Afmetingen en prestaties
- De 2026‑auto’s worden compacter: ongeveer 200 mm korter, wielbasis rond 3400 mm, breedte terug naar 1900 mm en vloer 150 mm korter. Bandenmaat blijft 18 inch, maar Pirelli maakt de voorbanden 25 mm smaller en de achterbanden 30 mm smaller.
- Minimumgewicht daalt naar circa 768 kg (tegenover 798 kg bij de huidige grondeffect‑generatie). Verwacht wordt dat de nieuwe generatie ongeveer 30% minder downforce en zo’n 55% minder luchtweerstand genereert — hogere topsnelheden op rechte stukken zijn daardoor mogelijk.
Wat betekent dat voor het racen?
- De combinatie van grotere elektrische inzet en beperkte opslag maakt racebeheer en energie‑strategie belangrijker dan louter gas geven. Coureurs zullen soms bewust moeten remmen of terugschakelen om de batterij te laden, waardoor midden‑bocht snelheden dalen maar acceleratie op rechte stukken sterker kan zijn.
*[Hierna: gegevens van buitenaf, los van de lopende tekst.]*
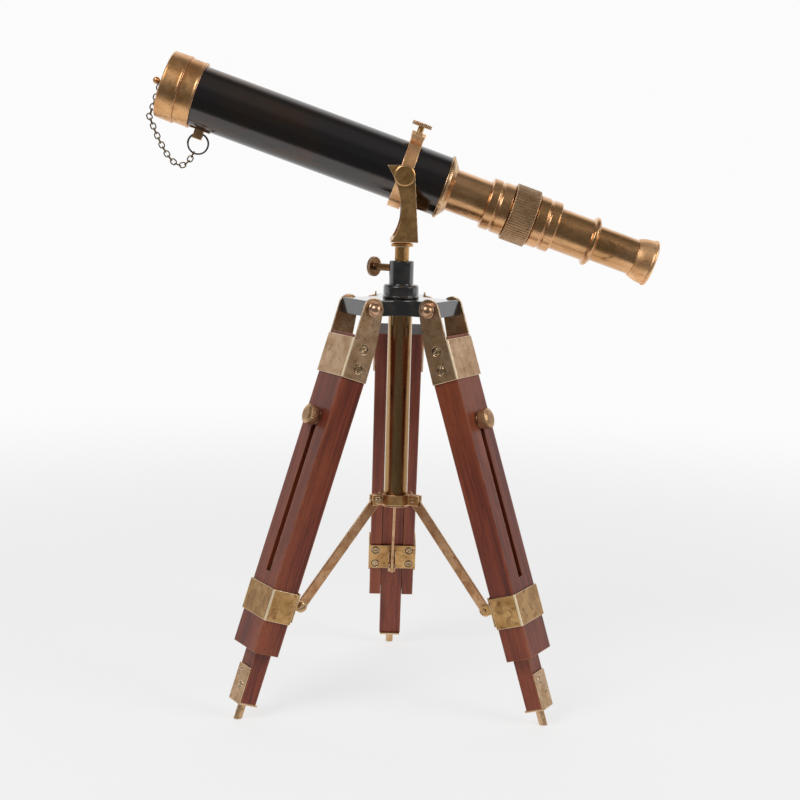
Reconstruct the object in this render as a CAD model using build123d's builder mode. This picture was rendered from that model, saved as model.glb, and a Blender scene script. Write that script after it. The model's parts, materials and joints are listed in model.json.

- Overtake‑duels kunnen sterk afhankelijk worden van het batterijniveau van beide betrokkenen; slimme strategie en power unit‑verschillen tussen teams kunnen grote invloed krijgen op uitslagen.
- De eerste seizoenen zullen complex zijn: teams moeten de nieuwe elektro‑werking en regels doorgronden, waardoor verrassingen en uiteenlopende prestaties verwacht mogen worden.
Kort: 2026 belooft snellere rechtestukken, meer elektrische actiemomenten en een strategischer F1‑bedrijfsvoering, met duurzaamheid als expliciet doel — maar welk team het best profiteert blijft spannend om te zien.